Дона Беатрис тут же поспешила переменить тему разговора. Поза Эустакио всегда действовала ей на нервы. Какая тоска!
– Ты, Дан, наверно, пробудил женские страсти? Много разбитых сердец, а? Сколько мужей и домашних очагов под угрозой? – Беатрис проявляла живой интерес к любовным делам сыновей, которые доверяли ей свои планы, и бывала соучастницей, когда Дан спутывался с одной из её подруг по картам.
– Да какие здесь женщины, мама? А видела бы, как держатся. А те, что торчат у окон? Никогда не видел ничего подобного. Но всё это интереса не вызывает.
– Так ничто тебя и не привлекло здесь? А говорят, здешние девушки – хоть и проститутки, но страстные. – Она повернулась к мужу. – Этот твой сын, Эустакио, победитель сердец номер один в столице.
– Преувеличение, отец, не верь, это говорит материнская любовь. Вот старушки ко мне неравнодушны, романтические связи. Ерунда, в общем.
Судья молча посмотрел на жену, сосредоточенно смотрящую на свои ногти, и на зевающего сына – они так похожи друг на друга и такие ему чужие. В конце концов, что у него в этом мире есть? Встречи с местными гениями, муки творчества, вечера и ночи в объятиях Белиньи. Нежная, заботливая Белинья, стыдливая и простодушная, правда, у неё двоюродный брат, это, конечно, грех, но…
Тут послышался стук в дверь, прибыла супруга префекта с визитом к супруге судьи. Даниэл поднялся и пошел бродить вокруг магазина капитана.

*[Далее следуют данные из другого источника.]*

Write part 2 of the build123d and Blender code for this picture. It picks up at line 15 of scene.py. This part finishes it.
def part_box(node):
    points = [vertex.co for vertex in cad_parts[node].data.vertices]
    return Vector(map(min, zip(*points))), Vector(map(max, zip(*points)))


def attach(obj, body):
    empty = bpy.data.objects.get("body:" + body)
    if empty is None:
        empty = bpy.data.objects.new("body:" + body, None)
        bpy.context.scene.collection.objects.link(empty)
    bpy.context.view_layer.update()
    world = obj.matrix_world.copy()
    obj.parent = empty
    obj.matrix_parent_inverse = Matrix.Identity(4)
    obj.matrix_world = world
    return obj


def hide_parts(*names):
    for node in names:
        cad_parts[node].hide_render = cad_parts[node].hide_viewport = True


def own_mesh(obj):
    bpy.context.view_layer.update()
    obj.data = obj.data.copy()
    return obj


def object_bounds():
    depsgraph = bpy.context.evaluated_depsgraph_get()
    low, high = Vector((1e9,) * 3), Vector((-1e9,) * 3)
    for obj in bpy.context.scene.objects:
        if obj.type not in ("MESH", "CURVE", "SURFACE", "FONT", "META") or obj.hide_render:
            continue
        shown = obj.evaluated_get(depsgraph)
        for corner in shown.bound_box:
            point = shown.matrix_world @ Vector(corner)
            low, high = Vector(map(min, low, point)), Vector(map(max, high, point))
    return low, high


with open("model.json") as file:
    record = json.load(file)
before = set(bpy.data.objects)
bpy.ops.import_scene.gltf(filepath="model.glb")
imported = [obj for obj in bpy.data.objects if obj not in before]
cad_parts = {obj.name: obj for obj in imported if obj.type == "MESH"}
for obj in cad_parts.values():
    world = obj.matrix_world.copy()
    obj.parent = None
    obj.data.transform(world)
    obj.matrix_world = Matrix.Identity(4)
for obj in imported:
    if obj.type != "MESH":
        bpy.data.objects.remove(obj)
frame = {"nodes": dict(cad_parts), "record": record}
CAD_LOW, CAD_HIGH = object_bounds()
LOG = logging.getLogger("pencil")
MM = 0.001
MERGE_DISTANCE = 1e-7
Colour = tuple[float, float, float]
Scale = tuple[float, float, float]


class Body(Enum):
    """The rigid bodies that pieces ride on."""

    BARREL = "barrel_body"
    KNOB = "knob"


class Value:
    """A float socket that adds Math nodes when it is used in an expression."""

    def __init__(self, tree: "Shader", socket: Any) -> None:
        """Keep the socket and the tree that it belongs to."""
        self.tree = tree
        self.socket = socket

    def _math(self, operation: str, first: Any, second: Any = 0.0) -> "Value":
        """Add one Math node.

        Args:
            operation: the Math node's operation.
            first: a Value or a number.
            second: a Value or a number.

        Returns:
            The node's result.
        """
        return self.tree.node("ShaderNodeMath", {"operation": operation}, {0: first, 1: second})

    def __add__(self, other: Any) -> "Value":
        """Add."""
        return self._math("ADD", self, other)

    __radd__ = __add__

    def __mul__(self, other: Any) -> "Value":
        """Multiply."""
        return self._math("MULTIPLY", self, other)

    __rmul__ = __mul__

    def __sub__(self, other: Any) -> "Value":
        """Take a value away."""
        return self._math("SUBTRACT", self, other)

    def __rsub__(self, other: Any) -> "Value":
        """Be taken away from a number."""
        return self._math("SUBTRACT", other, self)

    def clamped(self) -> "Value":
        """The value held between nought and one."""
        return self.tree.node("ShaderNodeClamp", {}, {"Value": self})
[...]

– Я неисправимый романтик, что тут поделаешь? – говаривал Даниэл во дворе факультета. Студент юридического, доктор безделья, с законченным курсом наук в кабаре, публичных домах, пансионах, высокий, стройный, томный красивый юноша. Глаза большие, печальные, с поволокой (раньше такие глаза по восточной моде были у доны Беатрис), блудливый взгляд, как говорили его сокурсники, полные чувственные губы, вьющиеся волосы, но в этой, несколько женской красоте было что-то болезненное. Дан стал любимцем проституток и элегантных дам высшего общества, многие из которых, сделав последние возможные пластические операции, уже вышли на финишную прямую. От тех и других он охотно принимал подарки и деньги и даже с гордостью их показывал – галстуки, пояса, часы, отрезы материи, крупные купюры, иллюстрируя ими свои пикантные, разгонявшие тоску на лекциях рассказы.

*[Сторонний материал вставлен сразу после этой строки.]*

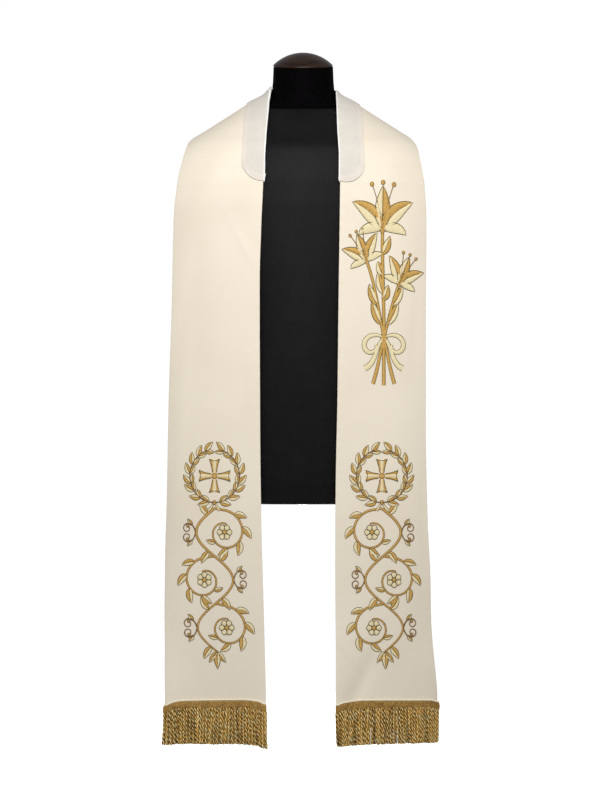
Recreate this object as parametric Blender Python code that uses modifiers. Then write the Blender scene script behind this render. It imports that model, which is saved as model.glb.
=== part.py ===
"""A shaped clerical stole with a collar protector and fringed ends, on a limbless dress form with a stand.

Metres, +Z up. The origin is the centre of the stand's foot on the floor, the form faces -Y, and the neck and
the pole stand on the Z axis. "Left" and "right" are the viewer's, with the form seen from the front.
"""

import math
from collections import namedtuple

import bmesh
import bpy
import numpy as np

# ---------------------------------------------------------------- driving dimensions

CLOTH = 0.0020  # satin, stiffener and reverse of the stole, as one wall
COTTON = 0.0012  # the collar protector, a folded strip
BRAID = 0.0026  # the heading that the fringe hangs from
SEAM_GAP = 0.0005  # between pieces that are sewn together
RING_SIDES = 36  # facets round the form, its neck and the cap

FORM_FOOT = 0.6845  # the form's flat lower end
FORM_FOOT_ROUNDING = 0.004  # height of its rounded lower edge
FORM_FOOT_SHARE = (0.965, 0.955)  # of the form's width and depth that is flat there
TRUNK_TOP, TRUNK_SECTIONS = 1.27, 12  # the form's evenly shaped length, with its sections far apart
SHOULDERS_FOOT, SHOULDERS_TOP, SHOULDERS_SECTIONS = 1.31, 1.47, 11  # where they lie closer
NECK_SEAM = 1.433  # height on the form's axis of the seam between torso and neck
SEAM_TILT = math.radians(8)  # of that seam, down at the front
NECK_TOP = 1.511
NECK_LEAN, NECK_LEANS = 0.0018, (1.435, 1.470)  # how far right it stands, and where it comes to that
CAP_LEAN = 0.0012  # and the cap this far
NECK_TILT = math.radians(12)  # of the neck's top and the cap, down at the front
CAP_RADIUS, CAP_RISE, CAP_EDGE, CAP_STEPS = 0.0566, 0.0265, 0.0030, 7
CAP_CHAMFER = 0.0010

DRAPE_TOP, DRAPE_FOOT = 1.490, 1.20  # ends of the surface that the cloth lies on, round the back
RIDGE_FOOT = 1.300  # the shoulder ridge comes down to this at its outer end

POLE_RADIUS = 0.0110
POLE_CHAMFER = 0.001
FOOT_RADIUS, FOOT_EDGE, FOOT_RISE = 0.190, 0.006, 0.010
FOOT_CHAMFER = 0.001
DISH_SHARES = (0, 0.05, 0.15, 0.35, 0.65, 0.99)  # of the way out, where the foot's upper face has its rings
SOCKET_RADIUS, SOCKET_TOP, SOCKET_CHAMFER = 0.024, 0.055, 0.002

CLOTH_HEM = 0.3055  # lower edge of the satin
CLOTH_END = 0.280  # how far down the hanging surface is worked out
CORNER_TRIM, CORNER_REACH = 0.0085, 0.024  # its outer corner on the shoulder is rounded off by this
BACK_WIDTH = 0.132  # of the stole at the centre back
BACK_NARROWED = 0.75  # share of the turn to the centre back over which it comes down to that
BACK_SEAM = 0.0005  # between the halves
BACK_INNER_RADIUS = 0.0715  # of its neckline at the centre back

PROTECTOR_WIDTH = 0.055
PROTECTOR_GAP = 0.0008  # off the stole's face
PROTECTOR_OVERHANG = 0.0035  # past the stole's neckline, over the fold
PROTECTOR_TIP = 1.2820  # height of its two front points
PROTECTOR_ROUNDING = 0.050  # length over which the points are rounded
PROTECTOR_POINT = {"left": 1.55, "right": 1.90}  # exponents of the rounding, 2 would be an ellipse
PROTECTOR_BLUNT = 0.002  # of its width is left at the very point
PROTECTOR_COLUMNS = 6

BRAID_TOP, BRAID_FOOT = 0.3205, 0.3035
BRAID_GAP = 0.0009  # off the stole's face, which curls here
STRANDS = 58  # on each end
STRAND_SHARE = 0.70  # of the pitch, the rest is the gap
BRAID_RETURN = 0.004  # past each edge of the cloth, as a share of its width

# One row for each height of the form. "form" is the solid, "drape" the surface that the cloth lies on, both
# rings of that half width and depth. Tilt and bend raise them at the back and lower them in front.
FormRow = namedtuple(
    "FormRow",
    "height form_width form_depth drape_width drape_depth squareness tilt bend",
)
FORM_ROWS = [
    FormRow(0.280, 0.160, 0.106, 0.2900, 0.1240, 2.6, 0.00, 0.000),
    FormRow(0.684, 0.164, 0.110, 0.2900, 0.1240, 2.6, 0.00, 0.000),
    FormRow(0.720, 0.169, 0.1135, 0.2900, 0.1240, 2.6, 0.00, 0.000),
    FormRow(0.780, 0.171, 0.1165, 0.2900, 0.1240, 2.6, 0.00, 0.000),
    FormRow(0.860, 0.163, 0.1200, 0.2900, 0.1240, 2.6, 0.00, 0.000),
    FormRow(0.930, 0.151, 0.1222, 0.2900, 0.1240, 2.6, 0.00, 0.000),
    FormRow(1.000, 0.147, 0.1228, 0.2900, 0.1240, 2.6, 0.00, 0.000),
    FormRow(1.070, 0.150, 0.1230, 0.2900, 0.1240, 2.6, 0.00, 0.000),
    FormRow(1.150, 0.162, 0.1231, 0.2900, 0.1240, 2.6, 0.00, 0.000),
    FormRow(1.220, 0.175, 0.1230, 0.2890, 0.1240, 2.6, 0.00, 0.000),
    FormRow(1.270, 0.186, 0.1218, 0.2820, 0.1228, 2.6, 0.00, 0.000),
    FormRow(1.310, 0.197, 0.1186, 0.2650, 0.1196, 2.5, 0.00, 0.000),
    FormRow(1.335, 0.2025, 0.1150, 0.2480, 0.1160, 2.5, 0.03, 0.001),
    FormRow(1.355, 0.2030, 0.1108, 0.2300, 0.1118, 2.4, 0.07, 0.002),
    FormRow(1.370, 0.1950, 0.1066, 0.2120, 0.1078, 2.4, 0.12, 0.004),
    FormRow(1.385, 0.1815, 0.1014, 0.1872, 0.1028, 2.3, 0.17, 0.006),
    FormRow(1.400, 0.1610, 0.0956, 0.1634, 0.0970, 2.3, 0.22, 0.008),
    FormRow(1.420, 0.1294, 0.0871, 0.1317, 0.0888, 2.2, 0.27, 0.010),
    FormRow(1.440, 0.0974, 0.0774, 0.0999, 0.0792, 2.1, 0.31, 0.011),
    FormRow(1.462, 0.0612, 0.0640, 0.0662, 0.0662, 2.0, 0.33, 0.012),
    FormRow(1.474, 0.0586, 0.0600, 0.0600, 0.0614, 2.0, 0.30, 0.010),
    FormRow(1.492, 0.0574, 0.0580, 0.0584, 0.0590, 2.0, 0.20, 0.005),
    FormRow(1.512, 0.0566, 0.0566, 0.0576, 0.0576, 2.0, 0.2126, 0.000),
]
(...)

Заза Сладкий Ротик незаметно, чтобы не оскорбить его чувств, совала ему в карман пиджака большую часть своего дневного заработка; Дан заходил за ней на рассвете в дом терпимости Изауры Манеты, и они, спокойно спускаясь по улице Сан-Франсиско, шли в уютную комнату, цементный пол которой был устлан душистыми листьями питанги, постель накрыта чистыми простынями, пахнущими лавандой. Вот по дороге Заза и выбирала удобный момент положить ему в карман, но чтобы он не заметил, наивно думала она, эти самые деньги.
– Стоит мне прикинуться грустным – и денежки текут в мой карман, не нанося душевных ран, – говорил Даниэл.
Дона Асунта Менендес до Аррабал, сорокалетняя аппетитная дамочка, муж которой был владельцем хлебопекарни, выкладывала Дану подарки и деньги в постели, тут же объявляя их цену: это дорогой подарок, красавец, куча денег (она пользовалась скидкой в магазинах друзей мужа). Говорила, где товар изготовлен, и хвалила его качество: английский кашемир, контрабанда, вешала на голого Дана галстуки, покрывала его живот кредитками – вот так-то, красавец.